- Data shown:

____________________

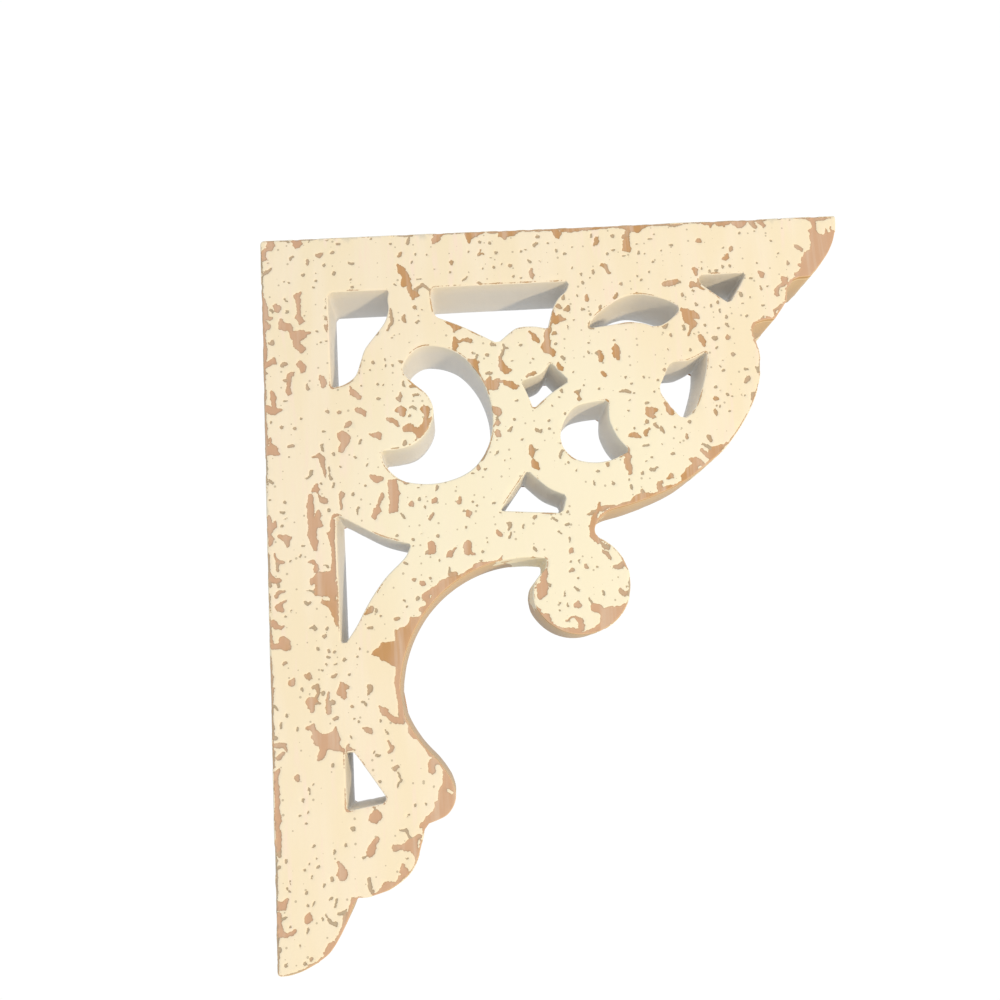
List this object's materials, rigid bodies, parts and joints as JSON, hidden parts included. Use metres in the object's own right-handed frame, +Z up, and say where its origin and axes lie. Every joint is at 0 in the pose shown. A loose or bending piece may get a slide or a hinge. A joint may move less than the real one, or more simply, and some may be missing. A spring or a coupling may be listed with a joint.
{
  "type": "wooden corbel bracket",
  "caption": "Flat scrollwork corbel bracket sawn from one board, with a wall edge, a shelf edge, pierced windows and worn chalk paint.",
  "frame": {"origin": "middle of the flat wall edge, halfway up and halfway through the board", "axes": "+X out from the wall, +Z up to the shelf edge, Y through the board's thickness; the pictured face looks along -Y"},
  "size_m": [0.2612, 0.0318, 0.305],
  "materials": {
    "chalk_painted_pine": "matte"
  },
  "bodies": {
    "root": {"corbel_board": "chalk_painted_pine"}
  },
  "joints": []
}
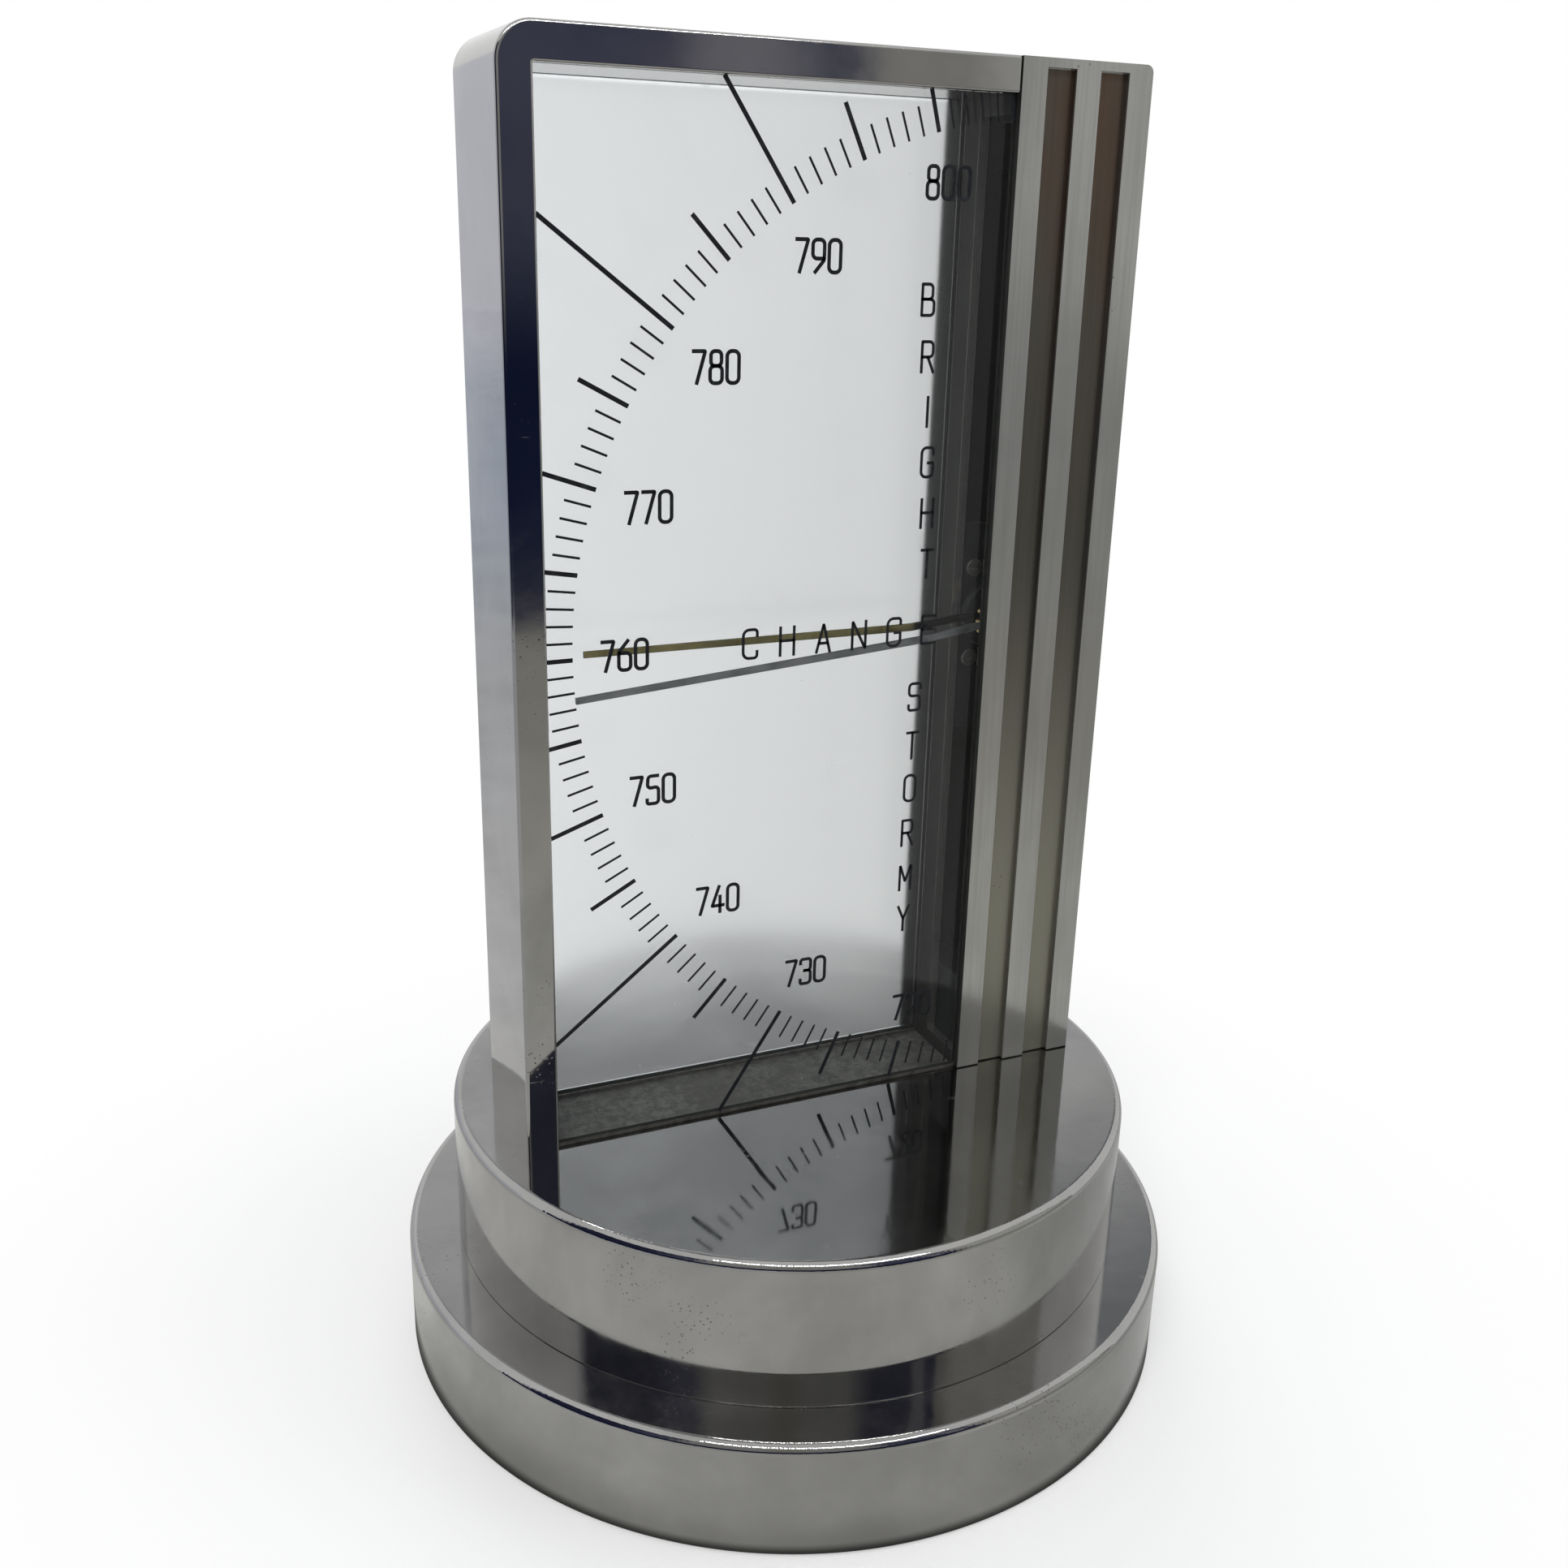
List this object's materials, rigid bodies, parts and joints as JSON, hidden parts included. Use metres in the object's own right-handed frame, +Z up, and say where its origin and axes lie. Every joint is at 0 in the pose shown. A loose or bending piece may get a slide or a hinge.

____________________

- What to work on:
Without leaving anything out, quote all the data.

- Solution for this task:
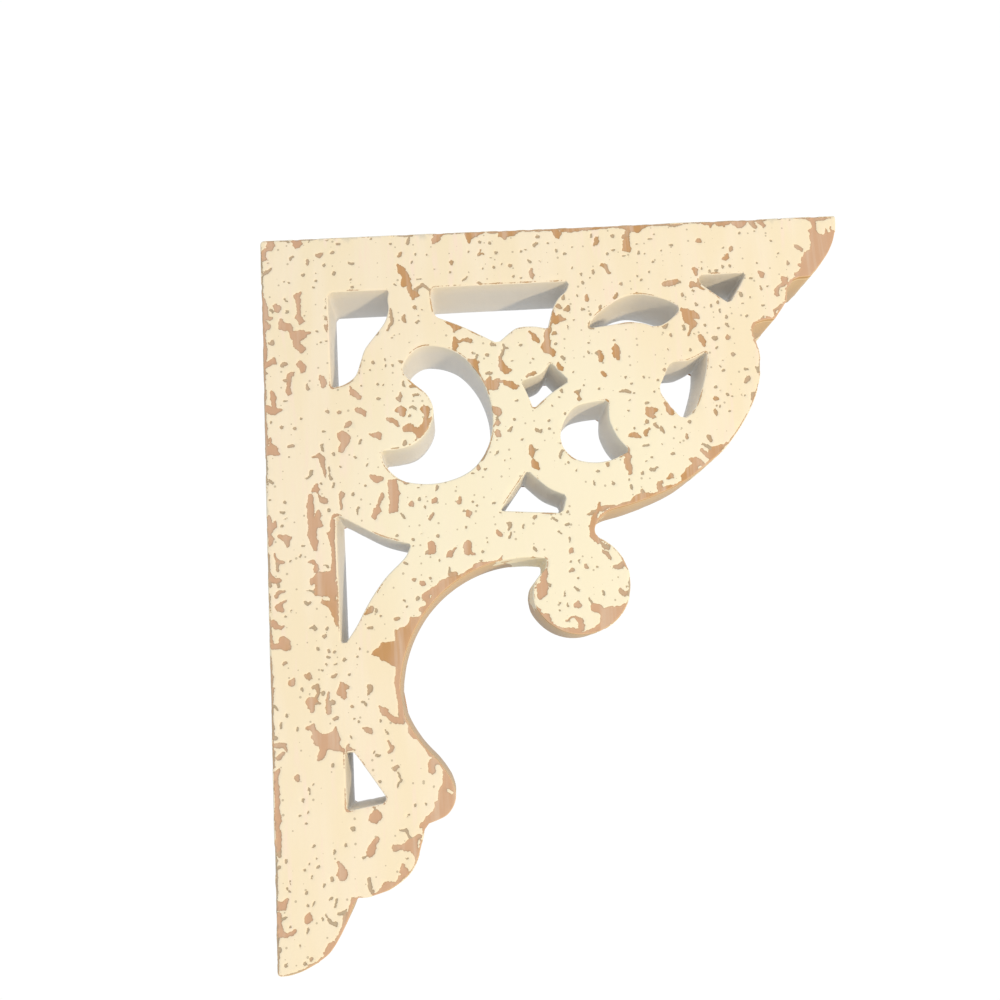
List this object's materials, rigid bodies, parts and joints as JSON, hidden parts included. Use metres in the object's own right-handed frame, +Z up, and say where its origin and axes lie. Every joint is at 0 in the pose shown. A loose or bending piece may get a slide or a hinge. A joint may move less than the real one, or more simply, and some may be missing. A spring or a coupling may be listed with a joint.
{
  "type": "wooden corbel bracket",
  "caption": "Flat scrollwork corbel bracket sawn from one board, with a wall edge, a shelf edge, pierced windows and worn chalk paint.",
  "frame": {"origin": "middle of the flat wall edge, halfway up and halfway through the board", "axes": "+X out from the wall, +Z up to the shelf edge, Y through the board's thickness; the pictured face looks along -Y"},
  "size_m": [0.2612, 0.0318, 0.305],
  "materials": {
    "chalk_painted_pine": "matte"
  },
  "bodies": {
    "root": {"corbel_board": "chalk_painted_pine"}
  },
  "joints": []
}
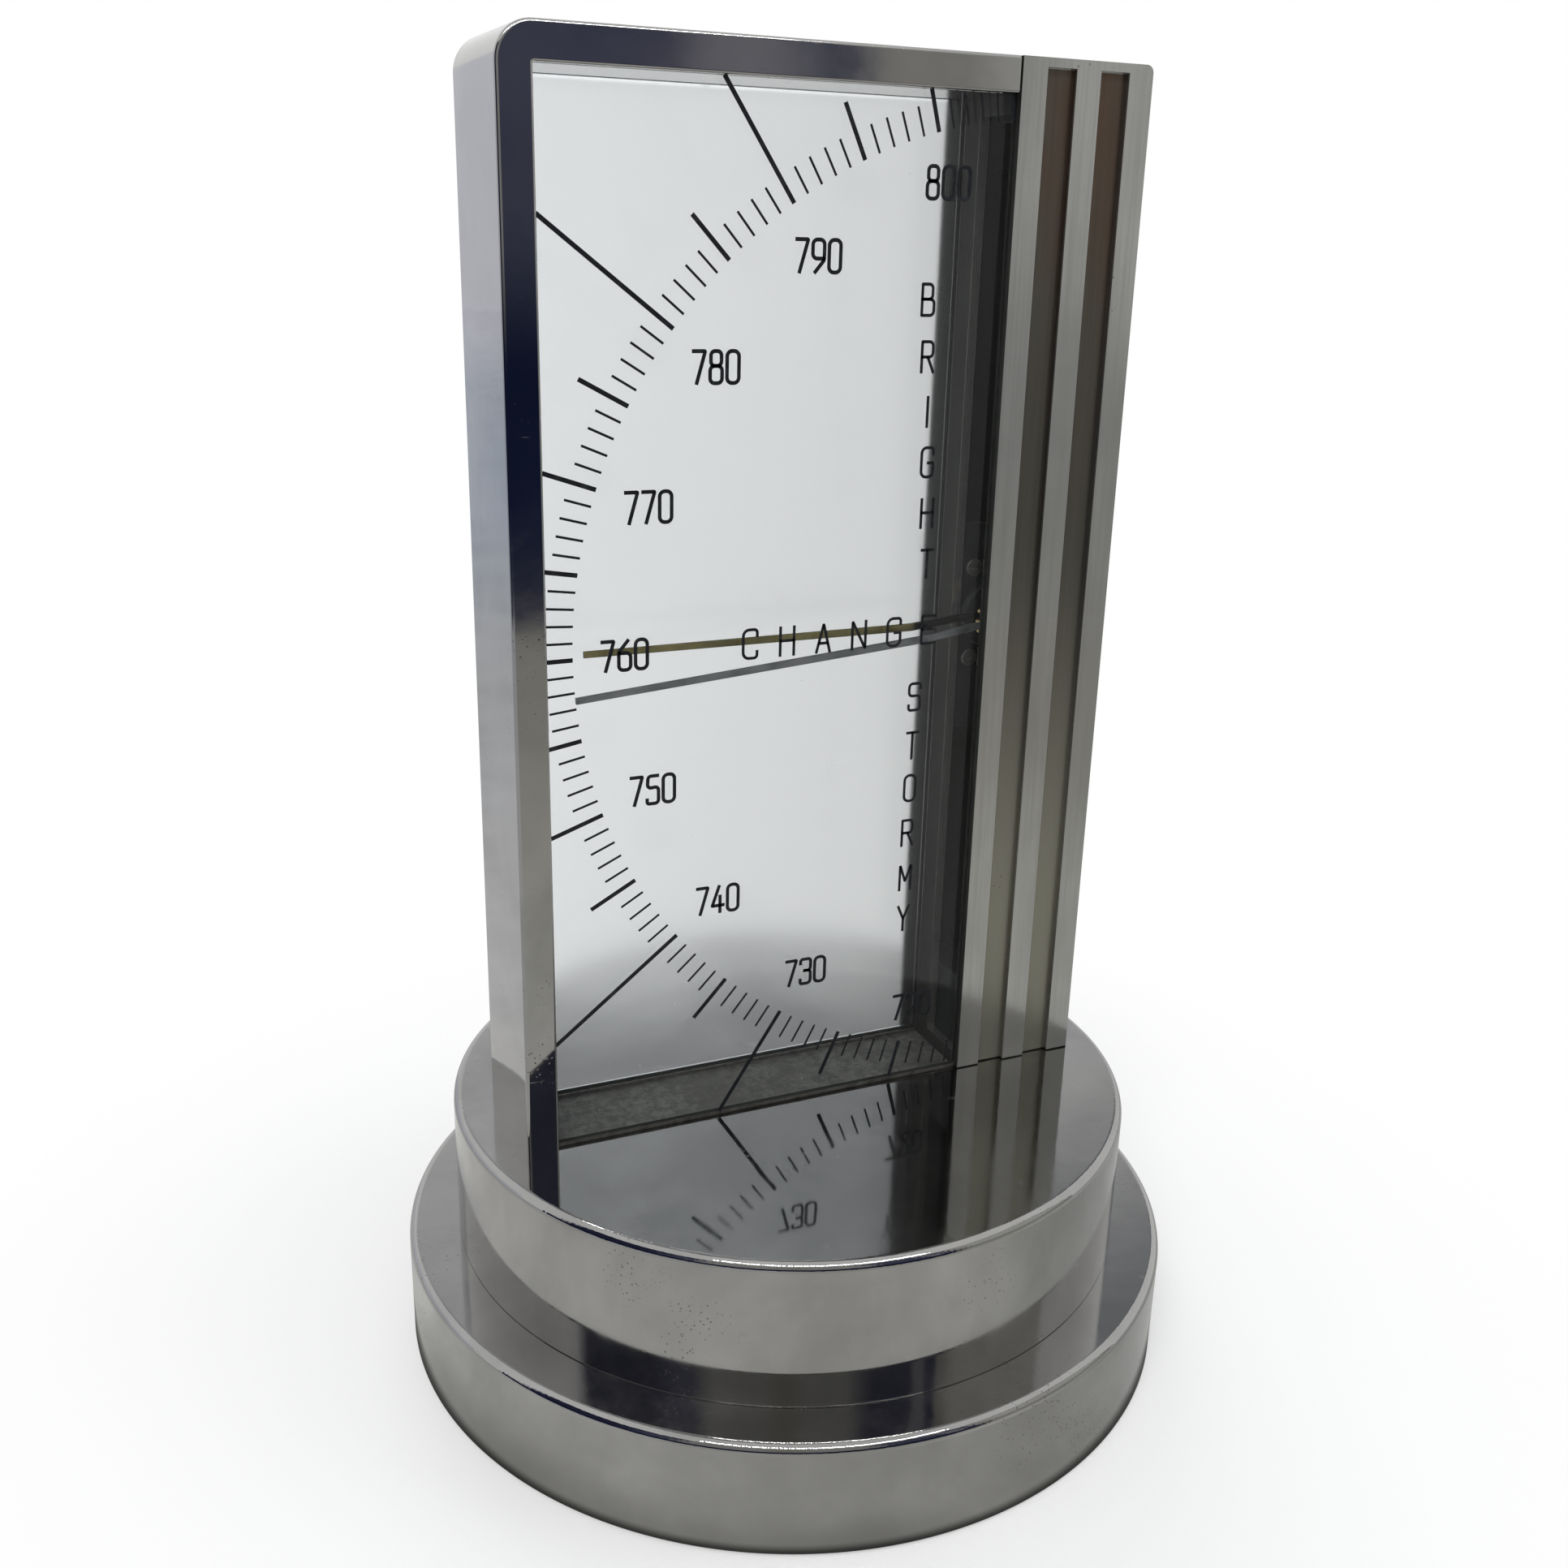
List this object's materials, rigid bodies, parts and joints as JSON, hidden parts included. Use metres in the object's own right-handed frame, +Z up, and say where its origin and axes lie. Every joint is at 0 in the pose shown. A loose or bending piece may get a slide or a hinge.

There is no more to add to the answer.